REPUBLIKA.CO.ID, JAKARTA -- Mahkamah Konstitusi (MK) dinilai dapat merusak sistem demokrasi Indonesia apabila tidak membatalkan sistem presidential treshold (PT) 20 persen pada pemilihan umum (Pemilu) serentak 2019 mendatang. Hal itu diungkapkan oleh Wakil Ketua Komisi II DPR RI Ahmad Riza Patria.
Ia beralasan, ketentuan 20 persen dalam Undang-Undang (UU) No.7/2017 tentang Pemilu itu akan membuat hak sebagai warga negara untuk dapat dipilih menjadi hilang. "Jelas (dapat merusak demokrasi). MK ini kan sudah seperti malaikatnya konstitusi. Kami berharap sebagai malaikat pencabut nyawa bisa adil, dan memang harus adil. Kami masih berharap MK dapat adil dan menjunjung tinggi independensinya bagi bangsa dan negara," kata dia melalui keterangan tertulisnya, Senin (23/10).
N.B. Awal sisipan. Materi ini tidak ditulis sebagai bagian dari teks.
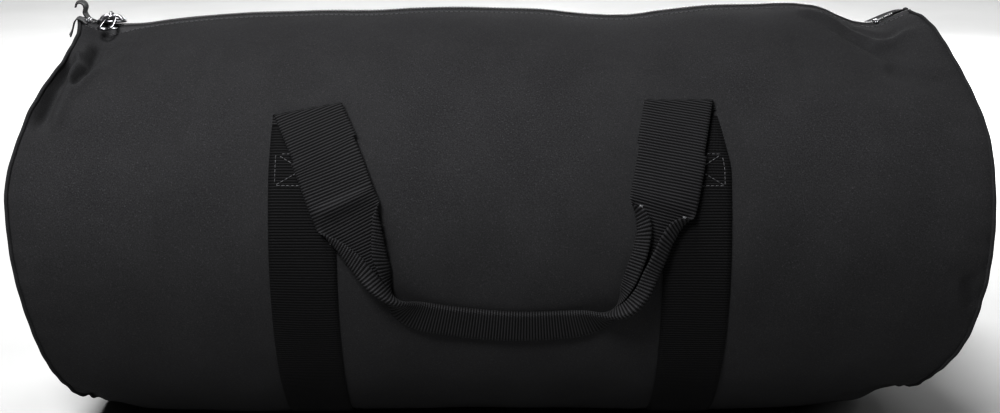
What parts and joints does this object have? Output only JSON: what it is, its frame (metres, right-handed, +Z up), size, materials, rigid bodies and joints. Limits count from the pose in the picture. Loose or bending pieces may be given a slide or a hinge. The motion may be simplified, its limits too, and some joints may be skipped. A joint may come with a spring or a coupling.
{
  "type": "duffel bag",
  "caption": "Barrel duffel bag of dark canvas with a full-length top zipper and webbing carry handles on straps that run round the barrel.",
  "frame": {"origin": "on the ground under the middle of the bag", "axes": "+X along the bag to the end away from the zipper's start, -Y is the front, +Z up"},
  "size_m": [0.75, 0.334, 0.341],
  "materials": {
    "canvas": "matte plain weave",
    "webbing": "ribbed woven webbing",
    "piping": "matte",
    "thread": "satin thread",
    "zipper_tape": "fine twill",
    "zipper_coil": "satin",
    "zipper_metal": "gunmetal"
  },
  "bodies": {
    "bag": {"body_panel": "canvas", "end_panel_left": "canvas", "end_panel_right": "canvas", "piping_left": "piping", "piping_right": "piping", "strap_left": "webbing", "strap_right": "webbing", "box_stitches": "thread", "zip_end_left": "zipper_tape", "zip_end_right": "zipper_tape", "zip_stop_left": "zipper_metal", "zip_stop_right": "zipper_metal", "front_tape_tail": "zipper_tape", "back_tape_tail": "zipper_tape"},
    "front_flap": {"front_lip": "canvas", "front_tape": "zipper_tape", "front_coil": "zipper_coil"},
    "back_flap": {"back_lip": "canvas", "back_tape": "zipper_tape", "back_coil": "zipper_coil"},
    "slider": {"slider_body": "zipper_metal", "slider_bridge": "zipper_metal"},
    "pull": {"zip_pull": "zipper_metal"},
    "front_grab": {"front_handle": "webbing", "front_bartacks": "thread"},
    "back_grab": {"back_handle": "webbing", "back_bartacks": "thread"}
  },
  "joints": [
    {"name": "front_flap_open", "type": "hinge", "parent": "bag", "child": "front_flap", "pos_m": [0, -0.08133, 0.30286], "axis": [1, 0, 0], "range_deg": [0, 60]},
    {"name": "back_flap_open", "type": "hinge", "parent": "bag", "child": "back_flap", "pos_m": [0, 0.08133, 0.30286], "axis": [-1, 0, 0], "range_deg": [0, 60]},
    {"name": "zip_slide", "type": "slide", "parent": "bag", "child": "slider", "axis": [1, 0, 0], "range_m": [-0.004, 0.616]},
    {"name": "pull_swing", "type": "hinge", "parent": "slider", "child": "pull", "pos_m": [-0.321, 0, 0.3298], "axis": [-1, 0, 0], "range_deg": [0, 154]},
    {"name": "front_handle_lift", "type": "hinge", "parent": "bag", "child": "front_grab", "pos_m": [0, -0.12097, 0.2744], "axis": [-1, 0, 0], "range_deg": [0, 175]},
    {"name": "back_handle_lift", "type": "hinge", "parent": "bag", "child": "back_grab", "pos_m": [0, 0.12097, 0.2744], "axis": [1, 0, 0], "range_deg": [0, 175]}
  ]
}
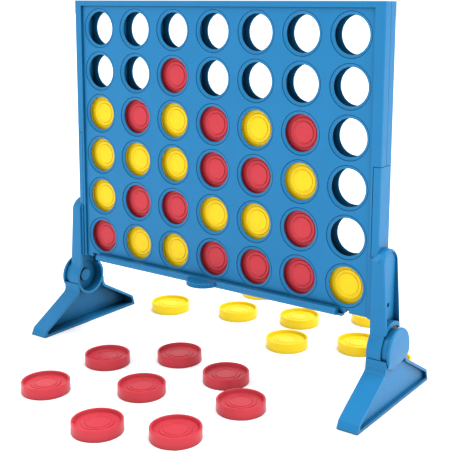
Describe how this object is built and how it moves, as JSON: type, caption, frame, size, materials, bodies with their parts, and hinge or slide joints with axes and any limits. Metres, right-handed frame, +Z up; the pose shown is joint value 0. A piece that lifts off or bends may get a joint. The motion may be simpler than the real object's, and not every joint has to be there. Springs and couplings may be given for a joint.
{
  "type": "four in a row game",
  "caption": "Tabletop game: upright grid of open columns on two clip-on legs with pivoting feet, a sliding release bar below, and round discs to drop in.",
  "frame": {"origin": "on the floor under the middle of the whole set, discs included; x = 0 and y = 0 are the grid's own mid-planes", "axes": "+Z up; +X along the grid to the player's right; -Y faces the player who sees the finger tab"},
  "size_m": [0.291, 0.3028, 0.2568],
  "materials": {
    "front_shell_plastic": "moulded blue, satin gloss",
    "rear_shell_plastic": "moulded blue, satin gloss",
    "release_bar_plastic": "moulded blue, satin gloss",
    "leg_plastic": "moulded blue, satin gloss",
    "foot_plastic": "moulded blue, satin gloss",
    "pin_plastic": "moulded blue, satin gloss",
    "red_disc_plastic": "moulded red, slightly translucent",
    "yellow_disc_plastic": "moulded yellow, slightly translucent"
  },
  "bodies": {
    "grid": {"grid_front_shell": "front_shell_plastic", "grid_rear_shell": "rear_shell_plastic"},
    "release_bar": {"release_bar": "release_bar_plastic"},
    "right_leg": {"right_leg_post": "leg_plastic"},
    "right_foot": {"right_foot": "foot_plastic", "right_pivot_pin": "pin_plastic"},
    "left_leg": {"left_leg_post": "leg_plastic"},
    "left_foot": {"left_foot": "foot_plastic", "left_pivot_pin": "pin_plastic"},
    "red_disc_c1_r1": {"red_disc_c1_r1": "red_disc_plastic"},
    "yellow_disc_c1_r2": {"yellow_disc_c1_r2": "yellow_disc_plastic"},
    "yellow_disc_c1_r3": {"yellow_disc_c1_r3": "yellow_disc_plastic"},
    "yellow_disc_c1_r4": {"yellow_disc_c1_r4": "yellow_disc_plastic"},
    "yellow_disc_c2_r1": {"yellow_disc_c2_r1": "yellow_disc_plastic"},
    "red_disc_c2_r2": {"red_disc_c2_r2": "red_disc_plastic"},
    "yellow_disc_c2_r3": {"yellow_disc_c2_r3": "yellow_disc_plastic"},
    "red_disc_c2_r4": {"red_disc_c2_r4": "red_disc_plastic"},
    "yellow_disc_c3_r1": {"yellow_disc_c3_r1": "yellow_disc_plastic"},
    "red_disc_c3_r2": {"red_disc_c3_r2": "red_disc_plastic"},
    "yellow_disc_c3_r3": {"yellow_disc_c3_r3": "yellow_disc_plastic"},
    "yellow_disc_c3_r4": {"yellow_disc_c3_r4": "yellow_disc_plastic"},
    "red_disc_c3_r5": {"red_disc_c3_r5": "red_disc_plastic"},
    "red_disc_c4_r1": {"red_disc_c4_r1": "red_disc_plastic"},
    "yellow_disc_c4_r2": {"yellow_disc_c4_r2": "yellow_disc_plastic"},
    "red_disc_c4_r3": {"red_disc_c4_r3": "red_disc_plastic"},
    "red_disc_c4_r4": {"red_disc_c4_r4": "red_disc_plastic"},
    "red_disc_c5_r1": {"red_disc_c5_r1": "red_disc_plastic"},
    "yellow_disc_c5_r2": {"yellow_disc_c5_r2": "yellow_disc_plastic"},
    "red_disc_c5_r3": {"red_disc_c5_r3": "red_disc_plastic"},
    "yellow_disc_c5_r4": {"yellow_disc_c5_r4": "yellow_disc_plastic"},
    "red_disc_c6_r1": {"red_disc_c6_r1": "red_disc_plastic"},
    "red_disc_c6_r2": {"red_disc_c6_r2": "red_disc_plastic"},
    "yellow_disc_c6_r3": {"yellow_disc_c6_r3": "yellow_disc_plastic"},
    "red_disc_c6_r4": {"red_disc_c6_r4": "red_disc_plastic"},
    "yellow_disc_c7_r1": {"yellow_disc_c7_r1": "yellow_disc_plastic"},
    "red_disc_loose_1": {"red_disc_loose_1": "red_disc_plastic"},
    "red_disc_loose_2": {"red_disc_loose_2": "red_disc_plastic"},
    "red_disc_loose_3": {"red_disc_loose_3": "red_disc_plastic"},
    "red_disc_loose_4": {"red_disc_loose_4": "red_disc_plastic"},
    "red_disc_loose_5": {"red_disc_loose_5": "red_disc_plastic"},
    "red_disc_loose_6": {"red_disc_loose_6": "red_disc_plastic"},
    "red_disc_loose_7": {"red_disc_loose_7": "red_disc_plastic"},
    "red_disc_loose_8": {"red_disc_loose_8": "red_disc_plastic"},
    "yellow_disc_loose_1": {"yellow_disc_loose_1": "yellow_disc_plastic"},
    "yellow_disc_loose_2": {"yellow_disc_loose_2": "yellow_disc_plastic"},
    "yellow_disc_loose_3": {"yellow_disc_loose_3": "yellow_disc_plastic"},
    "yellow_disc_loose_4": {"yellow_disc_loose_4": "yellow_disc_plastic"},
    "yellow_disc_loose_5": {"yellow_disc_loose_5": "yellow_disc_plastic"},
    "yellow_disc_loose_6": {"yellow_disc_loose_6": "yellow_disc_plastic"},
    "yellow_disc_loose_7": {"yellow_disc_loose_7": "yellow_disc_plastic"},
    "yellow_disc_loose_8": {"yellow_disc_loose_8": "yellow_disc_plastic"}
  },
  "joints": [
    {"name": "release_bar_slide", "type": "slide", "parent": "grid", "child": "release_bar", "axis": [1, 0, 0], "range_m": [0, 0.0204]},
    {"name": "right_foot_pivot", "type": "hinge", "parent": "right_leg", "child": "right_foot", "pos_m": [0.1358, 0, 0.0377], "axis": [1, 0, 0], "range_deg": [0, 50]},
    {"name": "left_foot_pivot", "type": "hinge", "parent": "left_leg", "child": "left_foot", "pos_m": [-0.1358, 0, 0.0377], "axis": [1, 0, 0], "range_deg": [-50, 0]},
    {"name": "right_leg_slide", "type": "slide", "parent": "grid", "child": "right_leg", "axis": [0, 0, -1], "range_m": [0, 0.105]},
    {"name": "left_leg_slide", "type": "slide", "parent": "grid", "child": "left_leg", "axis": [0, 0, -1], "range_m": [0, 0.105]},
    {"name": "lift_c1_r4", "type": "slide", "parent": "yellow_disc_c1_r3", "child": "yellow_disc_c1_r4", "axis": [0, 0, 1], "range_m": [0, 0.1048]},
    {"name": "lift_c2_r4", "type": "slide", "parent": "yellow_disc_c2_r3", "child": "red_disc_c2_r4", "axis": [0, 0, 1], "range_m": [0, 0.1048]},
    {"name": "lift_c3_r5", "type": "slide", "parent": "yellow_disc_c3_r4", "child": "red_disc_c3_r5", "axis": [0, 0, 1], "range_m": [0, 0.0726]},
    {"name": "lift_c4_r4", "type": "slide", "parent": "red_disc_c4_r3", "child": "red_disc_c4_r4", "axis": [0, 0, 1], "range_m": [0, 0.1048]},
    {"name": "lift_c5_r4", "type": "slide", "parent": "red_disc_c5_r3", "child": "yellow_disc_c5_r4", "axis": [0, 0, 1], "range_m": [0, 0.1048]},
    {"name": "lift_c6_r4", "type": "slide", "parent": "yellow_disc_c6_r3", "child": "red_disc_c6_r4", "axis": [0, 0, 1], "range_m": [0, 0.1048]},
    {"name": "lift_c7_r1", "type": "slide", "parent": "grid", "child": "yellow_disc_c7_r1", "axis": [0, 0, 1], "range_m": [0, 0.2015]},
    {"name": "lift_c1_r1", "type": "slide", "parent": "grid", "child": "red_disc_c1_r1", "axis": [0, 0, 1], "range_m": [0, 0.0322]},
    {"name": "lift_c1_r2", "type": "slide", "parent": "red_disc_c1_r1", "child": "yellow_disc_c1_r2", "axis": [0, 0, 1], "range_m": [0, 0.0322]},
    {"name": "lift_c1_r3", "type": "slide", "parent": "yellow_disc_c1_r2", "child": "yellow_disc_c1_r3", "axis": [0, 0, 1], "range_m": [0, 0.0322]},
    {"name": "lift_c2_r1", "type": "slide", "parent": "grid", "child": "yellow_disc_c2_r1", "axis": [0, 0, 1], "range_m": [0, 0.0322]},
    {"name": "lift_c2_r2", "type": "slide", "parent": "yellow_disc_c2_r1", "child": "red_disc_c2_r2", "axis": [0, 0, 1], "range_m": [0, 0.0322]},
    {"name": "lift_c2_r3", "type": "slide", "parent": "red_disc_c2_r2", "child": "yellow_disc_c2_r3", "axis": [0, 0, 1], "range_m": [0, 0.0322]},
    {"name": "lift_c3_r1", "type": "slide", "parent": "grid", "child": "yellow_disc_c3_r1", "axis": [0, 0, 1], "range_m": [0, 0.0322]},
    {"name": "lift_c3_r2", "type": "slide", "parent": "yellow_disc_c3_r1", "child": "red_disc_c3_r2", "axis": [0, 0, 1], "range_m": [0, 0.0322]},
    {"name": "lift_c3_r3", "type": "slide", "parent": "red_disc_c3_r2", "child": "yellow_disc_c3_r3", "axis": [0, 0, 1], "range_m": [0, 0.0322]},
    {"name": "lift_c3_r4", "type": "slide", "parent": "yellow_disc_c3_r3", "child": "yellow_disc_c3_r4", "axis": [0, 0, 1], "range_m": [0, 0.0322]},
    {"name": "lift_c4_r1", "type": "slide", "parent": "grid", "child": "red_disc_c4_r1", "axis": [0, 0, 1], "range_m": [0, 0.0322]},
    {"name": "lift_c4_r2", "type": "slide", "parent": "red_disc_c4_r1", "child": "yellow_disc_c4_r2", "axis": [0, 0, 1], "range_m": [0, 0.0322]},
    {"name": "lift_c4_r3", "type": "slide", "parent": "yellow_disc_c4_r2", "child": "red_disc_c4_r3", "axis": [0, 0, 1], "range_m": [0, 0.0322]},
    {"name": "lift_c5_r1", "type": "slide", "parent": "grid", "child": "red_disc_c5_r1", "axis": [0, 0, 1], "range_m": [0, 0.0322]},
    {"name": "lift_c5_r2", "type": "slide", "parent": "red_disc_c5_r1", "child": "yellow_disc_c5_r2", "axis": [0, 0, 1], "range_m": [0, 0.0322]},
    {"name": "lift_c5_r3", "type": "slide", "parent": "yellow_disc_c5_r2", "child": "red_disc_c5_r3", "axis": [0, 0, 1], "range_m": [0, 0.0322]},
    {"name": "lift_c6_r1", "type": "slide", "parent": "grid", "child": "red_disc_c6_r1", "axis": [0, 0, 1], "range_m": [0, 0.0322]},
    {"name": "lift_c6_r2", "type": "slide", "parent": "red_disc_c6_r1", "child": "red_disc_c6_r2", "axis": [0, 0, 1], "range_m": [0, 0.0322]},
    {"name": "lift_c6_r3", "type": "slide", "parent": "red_disc_c6_r2", "child": "yellow_disc_c6_r3", "axis": [0, 0, 1], "range_m": [0, 0.0322]},
    {"name": "lift_red_loose_1", "type": "slide", "parent": "grid", "child": "red_disc_loose_1", "axis": [0, 0, 1], "range_m": [0, 0.03]},
    {"name": "lift_red_loose_2", "type": "slide", "parent": "grid", "child": "red_disc_loose_2", "axis": [0, 0, 1], "range_m": [0, 0.03]},
    {"name": "lift_red_loose_3", "type": "slide", "parent": "grid", "child": "red_disc_loose_3", "axis": [0, 0, 1], "range_m": [0, 0.03]},
    {"name": "lift_red_loose_4", "type": "slide", "parent": "grid", "child": "red_disc_loose_4", "axis": [0, 0, 1], "range_m": [0, 0.03]},
    {"name": "lift_red_loose_5", "type": "slide", "parent": "grid", "child": "red_disc_loose_5", "axis": [0, 0, 1], "range_m": [0, 0.03]},
    {"name": "lift_red_loose_6", "type": "slide", "parent": "grid", "child": "red_disc_loose_6", "axis": [0, 0, 1], "range_m": [0, 0.03]},
    {"name": "lift_red_loose_7", "type": "slide", "parent": "grid", "child": "red_disc_loose_7", "axis": [0, 0, 1], "range_m": [0, 0.03]},
    {"name": "lift_red_loose_8", "type": "slide", "parent": "grid", "child": "red_disc_loose_8", "axis": [0, 0, 1], "range_m": [0, 0.03]},
    {"name": "lift_yellow_loose_1", "type": "slide", "parent": "grid", "child": "yellow_disc_loose_1", "axis": [0, 0, 1], "range_m": [0, 0.03]},
    {"name": "lift_yellow_loose_2", "type": "slide", "parent": "grid", "child": "yellow_disc_loose_2", "axis": [0, 0, 1], "range_m": [0, 0.03]},
    {"name": "lift_yellow_loose_3", "type": "slide", "parent": "grid", "child": "yellow_disc_loose_3", "axis": [0, 0, 1], "range_m": [0, 0.03]},
    {"name": "lift_yellow_loose_4", "type": "slide", "parent": "grid", "child": "yellow_disc_loose_4", "axis": [0, 0, 1], "range_m": [0, 0.03]},
    {"name": "lift_yellow_loose_5", "type": "slide", "parent": "grid", "child": "yellow_disc_loose_5", "axis": [0, 0, 1], "range_m": [0, 0.03]},
    {"name": "lift_yellow_loose_6", "type": "slide", "parent": "grid", "child": "yellow_disc_loose_6", "axis": [0, 0, 1], "range_m": [0, 0.03]},
    {"name": "lift_yellow_loose_7", "type": "slide", "parent": "grid", "child": "yellow_disc_loose_7", "axis": [0, 0, 1], "range_m": [0, 0.03]},
    {"name": "lift_yellow_loose_8", "type": "slide", "parent": "grid", "child": "yellow_disc_loose_8", "axis": [0, 0, 1], "range_m": [0, 0.03]}
  ]
}
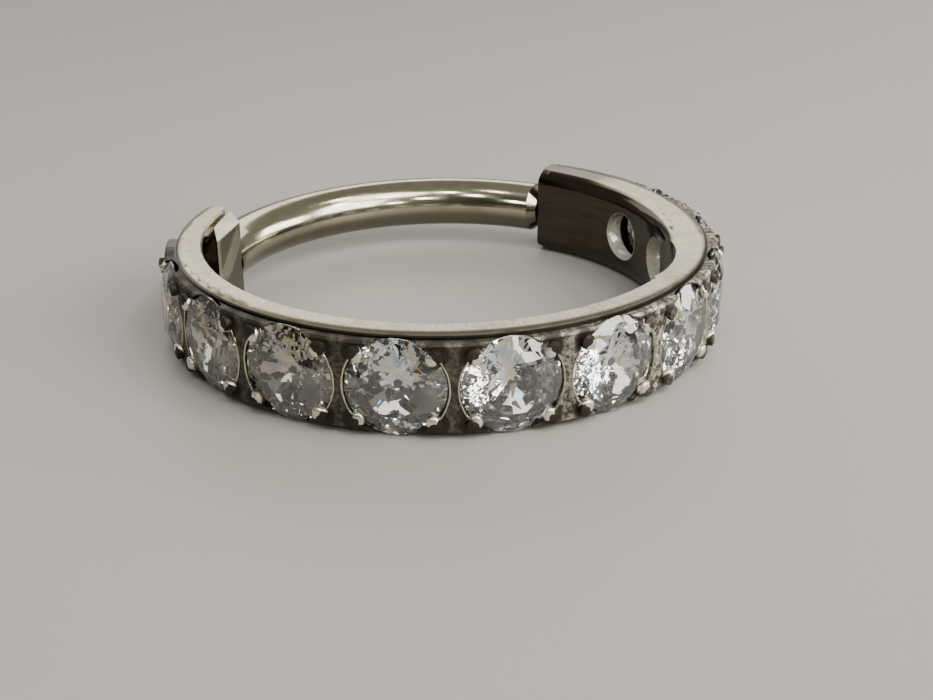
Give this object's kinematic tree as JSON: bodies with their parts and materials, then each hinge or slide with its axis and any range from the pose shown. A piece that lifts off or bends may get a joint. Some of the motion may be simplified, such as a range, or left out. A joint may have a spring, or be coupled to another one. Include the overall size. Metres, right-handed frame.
{
  "type": "clicker ring",
  "caption": "Small hinged hoop: a half band set with a row of round stones, closed by a round wearing bar that swings on a pin and snaps into a clasp block.",
  "frame": {"origin": "on the ring's axis, in the plane of its lower side face", "axes": "+Z along the ring's axis, upwards as it lies on its side; -Y towards the middle of the row of stones"},
  "size_m": [0.0125, 0.0122, 0.0021],
  "materials": {
    "band_steel": "satin polished side faces, bright-cut setting",
    "bar_steel": "mirror polished",
    "pin_steel": "turned",
    "clear_stone": "polished facets"
  },
  "bodies": {
    "band": {"band": "band_steel", "hinge_pin": "pin_steel", "stone_01": "clear_stone", "stone_02": "clear_stone", "stone_03": "clear_stone", "stone_04": "clear_stone", "stone_05": "clear_stone", "stone_06": "clear_stone", "stone_07": "clear_stone", "stone_08": "clear_stone", "stone_09": "clear_stone", "stone_10": "clear_stone"},
    "bar": {"bar": "bar_steel"}
  },
  "joints": [
    {"name": "bar_hinge", "type": "hinge", "parent": "band", "child": "bar", "pos_m": [-0.00543, 0.00151, 0.00105], "axis": [0, 0, 1], "range_deg": [0, 100]}
  ]
}
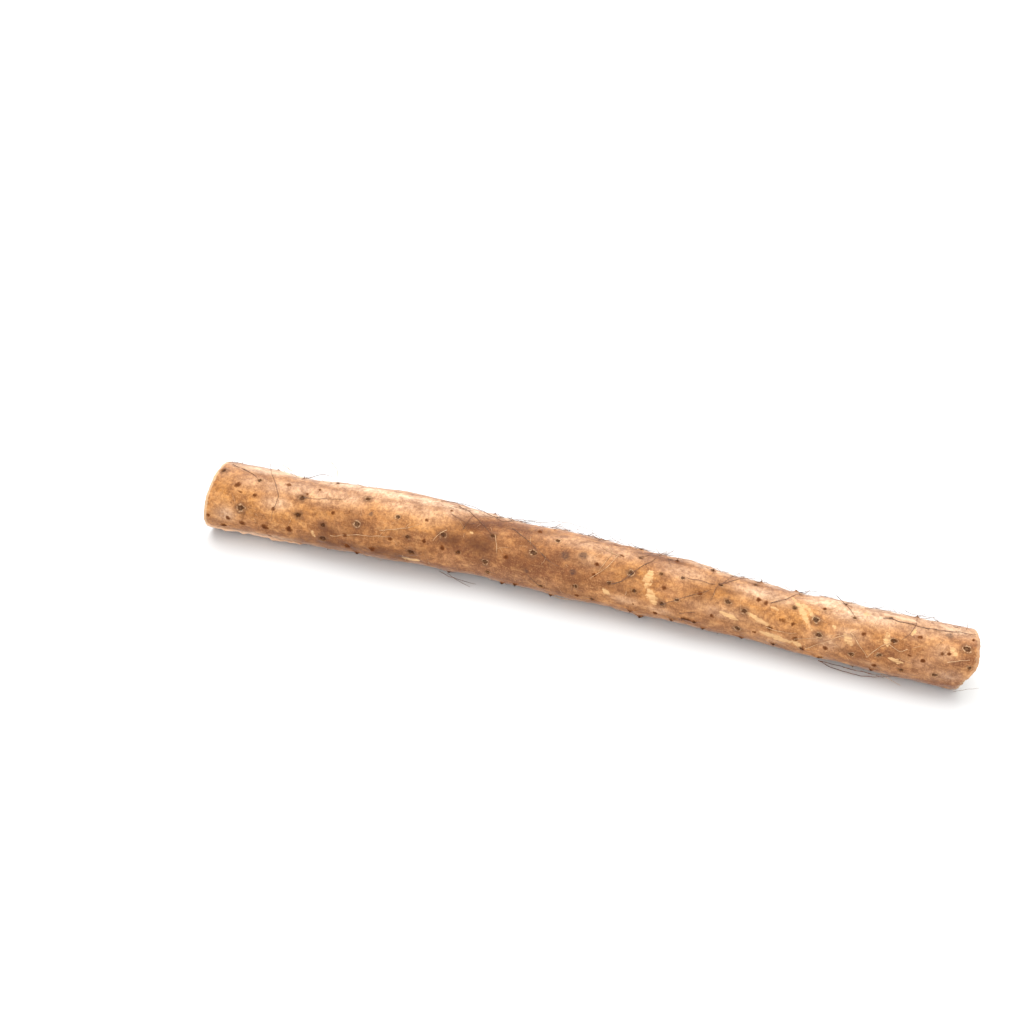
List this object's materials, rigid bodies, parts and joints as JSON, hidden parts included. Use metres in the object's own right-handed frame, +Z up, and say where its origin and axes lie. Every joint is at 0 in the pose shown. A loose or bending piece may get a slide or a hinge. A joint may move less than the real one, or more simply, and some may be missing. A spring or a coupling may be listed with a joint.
{
  "type": "chinese yam",
  "caption": "Length of Chinese yam cut across at both ends: a slightly bowed stick that thins along its length, with raised rootlet scars and white cut faces, lying flat.",
  "frame": {"origin": "on the surface that the root lies on, under the middle of the root's box", "axes": "+X runs along the root from its thick end to its thin end, +Z is up, and -Y is the side that the picture shows"},
  "size_m": [0.4028, 0.0422, 0.0371],
  "materials": {
    "yam_skin": "matte",
    "yam_flesh": "satin",
    "rootlet": "matte"
  },
  "bodies": {
    "root": {"yam_root": "yam_skin"}
  },
  "joints": []
}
Riza menilai, ketentuan dengan sistem 20 persen suara itu juga sangat jelas bertentangan dengan semangat UUD-45. Di mana, kata dia, pada UUD-45 disebutkan bangsa ini berdemokrasi, berlandasan hukum, berdasarkan kedaulatan, kesamaan hak, dan kesetaraan dalam kesempatan.
"Saya setuju kalau 20 persen itu melanggar ketentuan peraturan. Dan itu banyak dilanggar kalau dia tetap 20 persen," terang dia.
Ketentuan tersebut pun menurutnya hanya dikooptasi oleh partai-partai tertentu. Dengan tujuan supaya tidak ada calon presiden lain selain calonnya sendiri. Ketentuan itu juga ia anggap melanggar hak asasi manusia (HAM) karena mengurangi, atau tidak memberikan, kesempatan yang sama bagi seluruh anak bangsa.